Start of DATA LINES
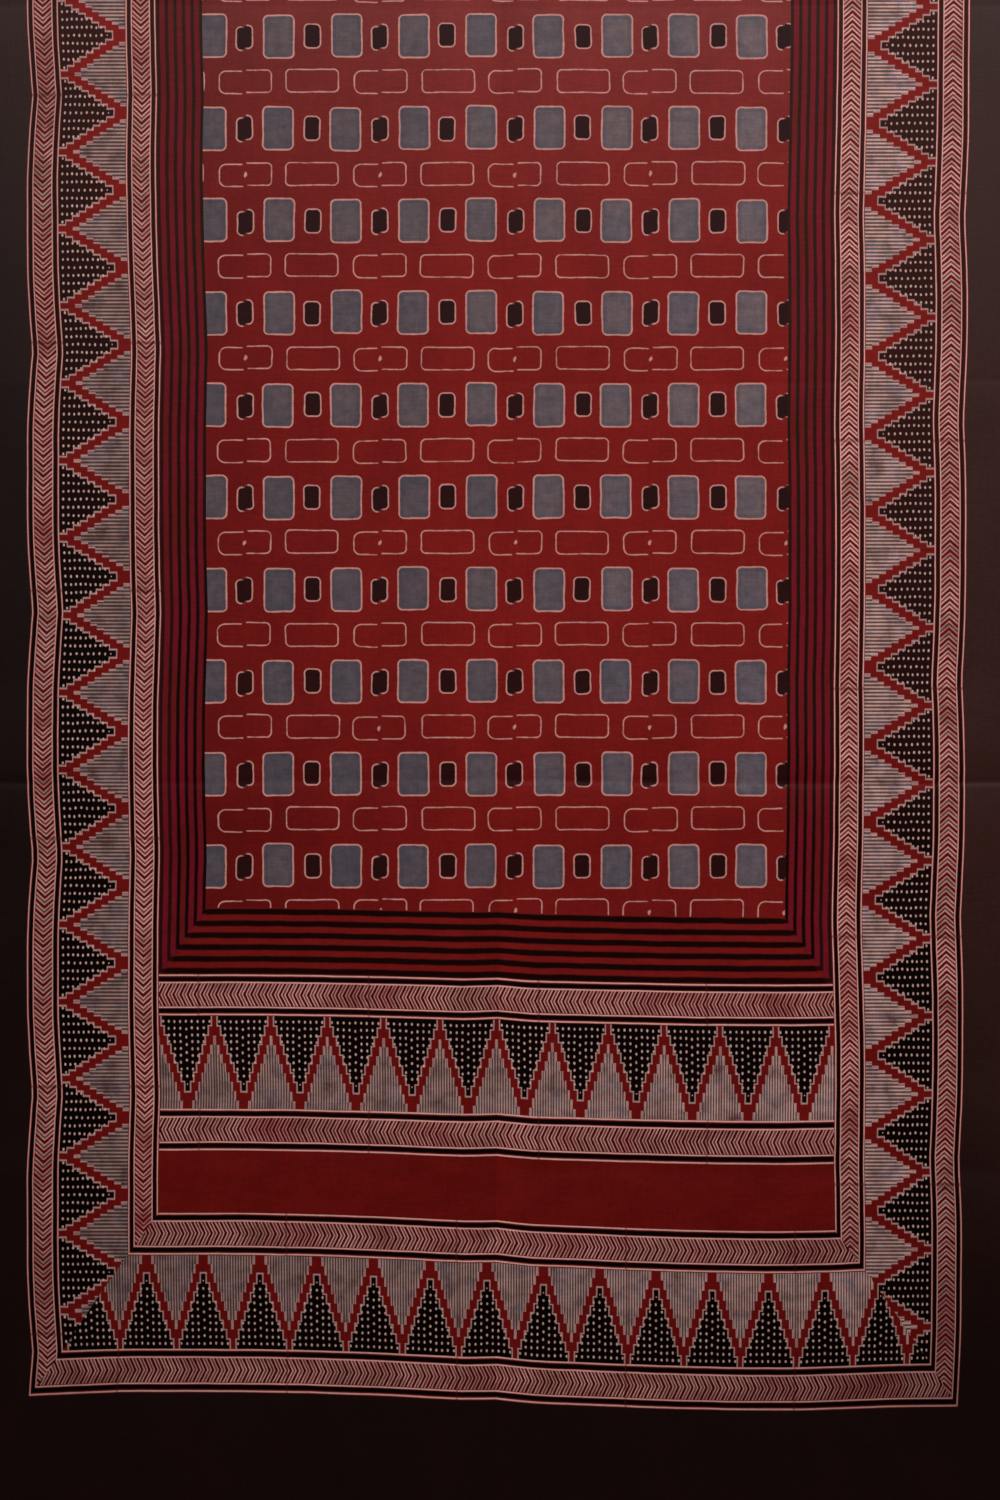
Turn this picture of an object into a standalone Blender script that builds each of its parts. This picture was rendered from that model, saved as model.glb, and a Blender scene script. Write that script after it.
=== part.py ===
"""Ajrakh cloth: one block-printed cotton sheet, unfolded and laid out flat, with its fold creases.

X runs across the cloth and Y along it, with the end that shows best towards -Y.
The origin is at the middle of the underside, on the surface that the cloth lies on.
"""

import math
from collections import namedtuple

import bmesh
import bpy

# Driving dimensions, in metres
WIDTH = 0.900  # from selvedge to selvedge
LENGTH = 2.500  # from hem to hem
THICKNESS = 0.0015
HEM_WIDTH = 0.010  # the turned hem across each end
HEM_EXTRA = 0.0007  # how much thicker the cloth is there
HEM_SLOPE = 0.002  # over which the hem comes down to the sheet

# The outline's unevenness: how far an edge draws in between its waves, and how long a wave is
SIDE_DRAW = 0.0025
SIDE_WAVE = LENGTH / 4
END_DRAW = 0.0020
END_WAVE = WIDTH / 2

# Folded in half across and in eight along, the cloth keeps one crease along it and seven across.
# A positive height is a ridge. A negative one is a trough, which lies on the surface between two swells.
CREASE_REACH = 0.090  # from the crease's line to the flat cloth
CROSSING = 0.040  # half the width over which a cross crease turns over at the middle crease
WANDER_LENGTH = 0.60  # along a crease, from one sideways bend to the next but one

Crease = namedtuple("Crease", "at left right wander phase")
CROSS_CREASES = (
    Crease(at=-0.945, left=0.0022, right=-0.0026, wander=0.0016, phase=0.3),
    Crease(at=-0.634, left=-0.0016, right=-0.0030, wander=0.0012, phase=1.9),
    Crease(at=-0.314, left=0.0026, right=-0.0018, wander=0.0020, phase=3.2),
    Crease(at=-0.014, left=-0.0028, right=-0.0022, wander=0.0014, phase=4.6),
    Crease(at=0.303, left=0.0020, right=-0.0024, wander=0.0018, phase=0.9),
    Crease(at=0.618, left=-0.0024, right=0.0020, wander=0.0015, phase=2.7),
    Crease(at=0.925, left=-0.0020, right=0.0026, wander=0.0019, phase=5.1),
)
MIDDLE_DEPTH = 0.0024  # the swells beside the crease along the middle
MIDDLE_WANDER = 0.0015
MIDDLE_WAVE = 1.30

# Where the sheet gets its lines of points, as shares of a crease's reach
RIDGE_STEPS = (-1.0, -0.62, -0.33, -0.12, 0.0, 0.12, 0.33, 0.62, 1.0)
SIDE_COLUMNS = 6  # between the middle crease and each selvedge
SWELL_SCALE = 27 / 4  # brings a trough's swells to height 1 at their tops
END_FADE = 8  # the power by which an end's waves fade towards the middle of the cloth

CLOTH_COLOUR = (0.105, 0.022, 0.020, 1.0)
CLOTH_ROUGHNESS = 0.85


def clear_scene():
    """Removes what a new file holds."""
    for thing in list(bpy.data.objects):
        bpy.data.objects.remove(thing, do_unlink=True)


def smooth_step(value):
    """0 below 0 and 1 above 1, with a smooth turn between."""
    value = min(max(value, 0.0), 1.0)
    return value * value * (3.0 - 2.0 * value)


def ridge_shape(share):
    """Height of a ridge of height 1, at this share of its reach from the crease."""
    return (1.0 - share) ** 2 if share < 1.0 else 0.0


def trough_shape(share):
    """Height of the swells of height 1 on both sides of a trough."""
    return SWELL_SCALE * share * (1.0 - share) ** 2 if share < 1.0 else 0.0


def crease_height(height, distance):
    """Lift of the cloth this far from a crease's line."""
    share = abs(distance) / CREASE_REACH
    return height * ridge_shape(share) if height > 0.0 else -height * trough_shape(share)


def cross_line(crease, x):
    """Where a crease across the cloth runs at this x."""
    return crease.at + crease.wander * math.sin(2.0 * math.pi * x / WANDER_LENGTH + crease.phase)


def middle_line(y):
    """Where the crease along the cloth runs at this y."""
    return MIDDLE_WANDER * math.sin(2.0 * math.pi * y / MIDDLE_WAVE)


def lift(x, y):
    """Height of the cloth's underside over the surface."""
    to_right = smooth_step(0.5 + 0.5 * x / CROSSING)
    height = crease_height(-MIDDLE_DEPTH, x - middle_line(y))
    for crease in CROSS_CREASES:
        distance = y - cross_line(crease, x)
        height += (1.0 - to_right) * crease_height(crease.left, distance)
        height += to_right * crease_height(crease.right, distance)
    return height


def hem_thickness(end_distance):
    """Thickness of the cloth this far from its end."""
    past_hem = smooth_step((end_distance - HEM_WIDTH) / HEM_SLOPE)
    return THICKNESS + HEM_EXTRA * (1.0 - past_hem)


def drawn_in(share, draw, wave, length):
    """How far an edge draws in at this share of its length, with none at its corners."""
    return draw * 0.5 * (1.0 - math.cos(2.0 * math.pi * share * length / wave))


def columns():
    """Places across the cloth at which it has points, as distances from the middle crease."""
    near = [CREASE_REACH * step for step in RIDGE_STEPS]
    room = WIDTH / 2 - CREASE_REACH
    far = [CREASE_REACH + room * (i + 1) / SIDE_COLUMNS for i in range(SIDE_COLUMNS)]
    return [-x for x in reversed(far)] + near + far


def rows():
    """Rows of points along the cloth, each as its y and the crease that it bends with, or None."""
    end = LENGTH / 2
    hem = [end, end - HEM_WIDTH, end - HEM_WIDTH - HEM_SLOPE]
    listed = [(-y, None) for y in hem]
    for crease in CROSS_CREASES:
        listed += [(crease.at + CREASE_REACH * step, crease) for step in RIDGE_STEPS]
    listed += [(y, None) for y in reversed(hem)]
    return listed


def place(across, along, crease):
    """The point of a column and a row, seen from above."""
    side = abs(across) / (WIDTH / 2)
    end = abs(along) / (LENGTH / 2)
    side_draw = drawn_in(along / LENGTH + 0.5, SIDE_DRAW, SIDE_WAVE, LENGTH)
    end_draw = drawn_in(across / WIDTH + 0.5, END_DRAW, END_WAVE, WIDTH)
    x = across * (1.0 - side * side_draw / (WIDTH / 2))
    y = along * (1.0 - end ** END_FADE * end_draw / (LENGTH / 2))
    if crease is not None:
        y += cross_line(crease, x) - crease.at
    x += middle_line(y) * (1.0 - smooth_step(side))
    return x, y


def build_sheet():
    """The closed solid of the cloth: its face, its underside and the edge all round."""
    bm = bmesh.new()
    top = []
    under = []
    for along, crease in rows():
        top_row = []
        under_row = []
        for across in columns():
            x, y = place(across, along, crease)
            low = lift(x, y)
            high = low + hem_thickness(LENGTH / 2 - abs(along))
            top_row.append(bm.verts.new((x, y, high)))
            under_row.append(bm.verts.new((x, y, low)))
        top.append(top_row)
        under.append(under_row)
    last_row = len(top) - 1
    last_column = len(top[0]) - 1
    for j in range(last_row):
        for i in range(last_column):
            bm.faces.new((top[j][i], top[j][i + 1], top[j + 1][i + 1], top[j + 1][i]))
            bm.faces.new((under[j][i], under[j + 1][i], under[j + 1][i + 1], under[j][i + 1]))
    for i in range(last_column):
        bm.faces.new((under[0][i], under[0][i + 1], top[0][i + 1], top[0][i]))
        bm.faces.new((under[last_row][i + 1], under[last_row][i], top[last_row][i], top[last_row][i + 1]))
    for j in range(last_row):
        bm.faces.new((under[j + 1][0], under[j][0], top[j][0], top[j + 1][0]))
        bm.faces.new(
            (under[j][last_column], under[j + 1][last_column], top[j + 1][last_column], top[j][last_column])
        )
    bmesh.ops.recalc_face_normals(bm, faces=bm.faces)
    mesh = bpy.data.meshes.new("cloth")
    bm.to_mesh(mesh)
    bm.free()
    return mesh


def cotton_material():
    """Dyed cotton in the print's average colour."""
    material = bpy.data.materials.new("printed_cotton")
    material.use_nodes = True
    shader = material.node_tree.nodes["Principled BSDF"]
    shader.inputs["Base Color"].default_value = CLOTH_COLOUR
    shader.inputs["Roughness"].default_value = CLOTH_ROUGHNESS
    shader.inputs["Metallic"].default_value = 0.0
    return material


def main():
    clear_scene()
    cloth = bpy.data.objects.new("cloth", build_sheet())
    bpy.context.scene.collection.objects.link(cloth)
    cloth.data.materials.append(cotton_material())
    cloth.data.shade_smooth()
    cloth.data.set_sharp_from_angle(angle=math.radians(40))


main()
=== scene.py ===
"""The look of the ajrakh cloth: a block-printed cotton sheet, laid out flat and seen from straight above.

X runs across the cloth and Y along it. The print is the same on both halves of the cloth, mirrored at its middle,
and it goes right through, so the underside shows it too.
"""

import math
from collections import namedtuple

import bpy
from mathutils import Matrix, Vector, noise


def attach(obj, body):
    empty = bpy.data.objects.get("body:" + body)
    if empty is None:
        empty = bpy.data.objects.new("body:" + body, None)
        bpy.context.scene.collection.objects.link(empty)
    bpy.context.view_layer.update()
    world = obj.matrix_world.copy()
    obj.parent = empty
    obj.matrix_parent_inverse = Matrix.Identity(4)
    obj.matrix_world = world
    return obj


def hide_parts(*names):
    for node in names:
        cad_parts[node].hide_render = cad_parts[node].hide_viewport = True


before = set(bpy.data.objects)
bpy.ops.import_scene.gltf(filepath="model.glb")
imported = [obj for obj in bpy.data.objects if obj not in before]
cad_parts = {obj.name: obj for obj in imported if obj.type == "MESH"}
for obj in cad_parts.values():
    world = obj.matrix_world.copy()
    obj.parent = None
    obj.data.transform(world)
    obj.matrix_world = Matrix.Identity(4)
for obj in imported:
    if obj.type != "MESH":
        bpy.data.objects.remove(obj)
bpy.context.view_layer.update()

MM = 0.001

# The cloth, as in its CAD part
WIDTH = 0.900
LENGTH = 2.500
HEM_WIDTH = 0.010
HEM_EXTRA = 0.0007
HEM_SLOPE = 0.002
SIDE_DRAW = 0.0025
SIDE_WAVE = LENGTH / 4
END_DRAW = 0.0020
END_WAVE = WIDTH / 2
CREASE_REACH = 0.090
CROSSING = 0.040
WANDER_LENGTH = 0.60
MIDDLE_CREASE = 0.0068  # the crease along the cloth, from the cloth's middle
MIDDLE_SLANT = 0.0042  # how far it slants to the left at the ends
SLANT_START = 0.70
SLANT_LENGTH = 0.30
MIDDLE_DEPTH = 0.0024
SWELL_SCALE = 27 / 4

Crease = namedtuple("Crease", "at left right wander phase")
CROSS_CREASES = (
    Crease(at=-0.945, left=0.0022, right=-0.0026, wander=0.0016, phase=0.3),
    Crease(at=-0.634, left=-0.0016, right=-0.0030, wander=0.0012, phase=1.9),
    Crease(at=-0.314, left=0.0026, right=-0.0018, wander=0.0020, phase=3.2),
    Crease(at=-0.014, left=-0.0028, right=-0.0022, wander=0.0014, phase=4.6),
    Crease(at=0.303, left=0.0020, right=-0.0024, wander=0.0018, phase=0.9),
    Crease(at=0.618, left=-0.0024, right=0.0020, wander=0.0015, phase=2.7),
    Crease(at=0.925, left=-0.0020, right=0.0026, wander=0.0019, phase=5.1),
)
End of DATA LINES
Set down verbatim only the lines between the start of the data above and the line with "to the sheet", both boundaries included.

• COMPLETED EXERCISE
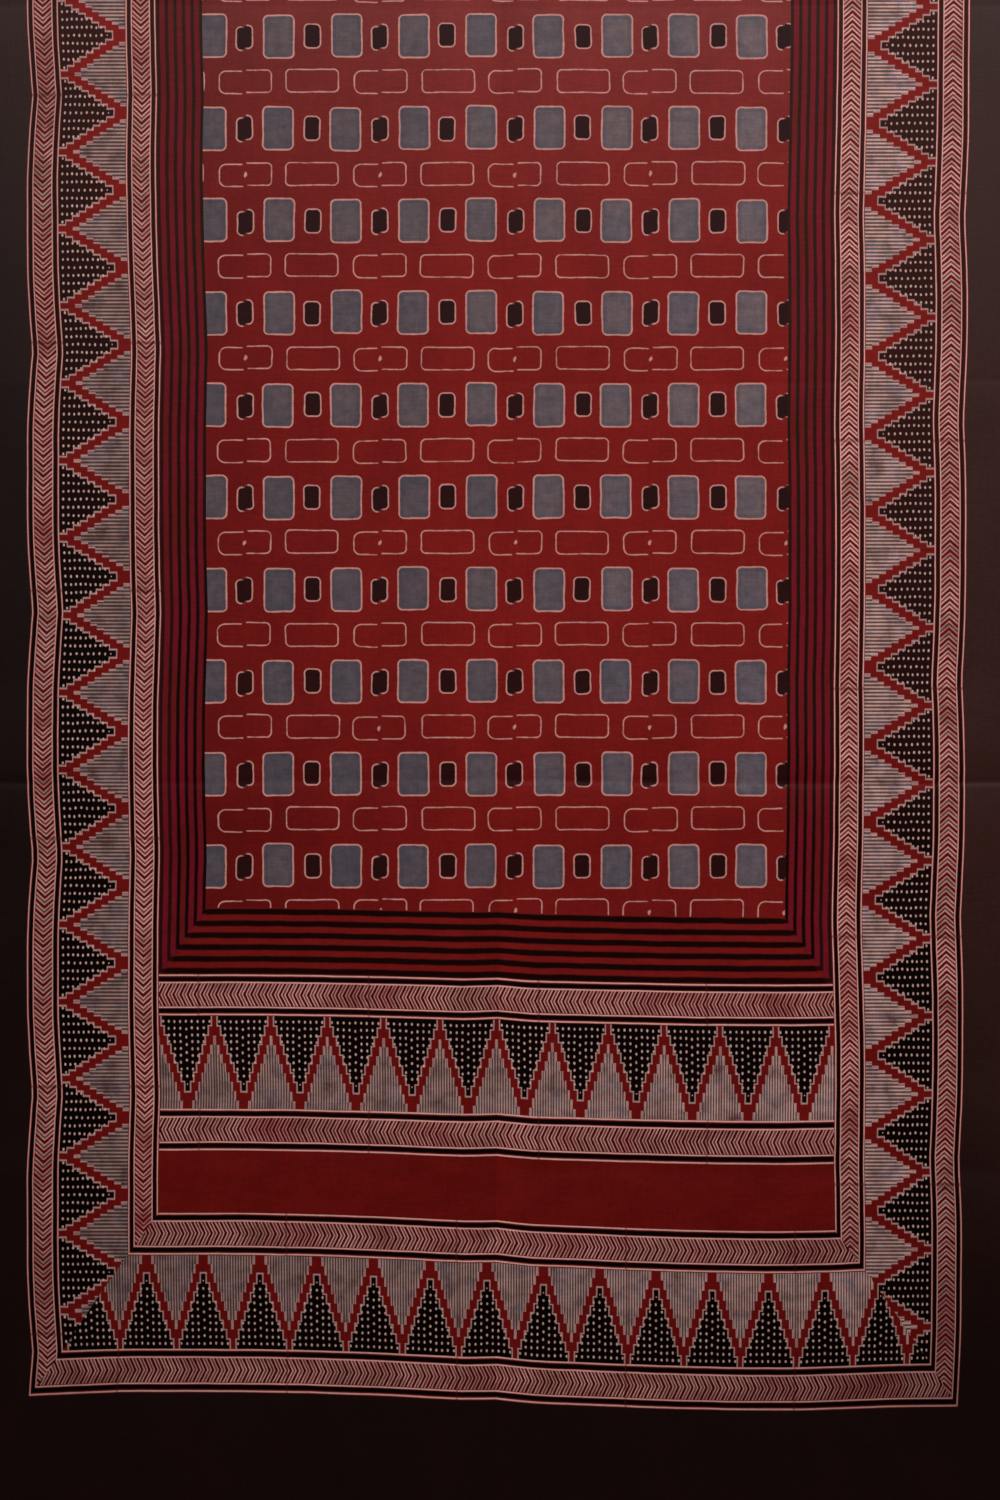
Turn this picture of an object into a standalone Blender script that builds each of its parts. This picture was rendered from that model, saved as model.glb, and a Blender scene script. Write that script after it.
=== part.py ===
"""Ajrakh cloth: one block-printed cotton sheet, unfolded and laid out flat, with its fold creases.

X runs across the cloth and Y along it, with the end that shows best towards -Y.
The origin is at the middle of the underside, on the surface that the cloth lies on.
"""

import math
from collections import namedtuple

import bmesh
import bpy

# Driving dimensions, in metres
WIDTH = 0.900  # from selvedge to selvedge
LENGTH = 2.500  # from hem to hem
THICKNESS = 0.0015
HEM_WIDTH = 0.010  # the turned hem across each end
HEM_EXTRA = 0.0007  # how much thicker the cloth is there
HEM_SLOPE = 0.002  # over which the hem comes down to the sheet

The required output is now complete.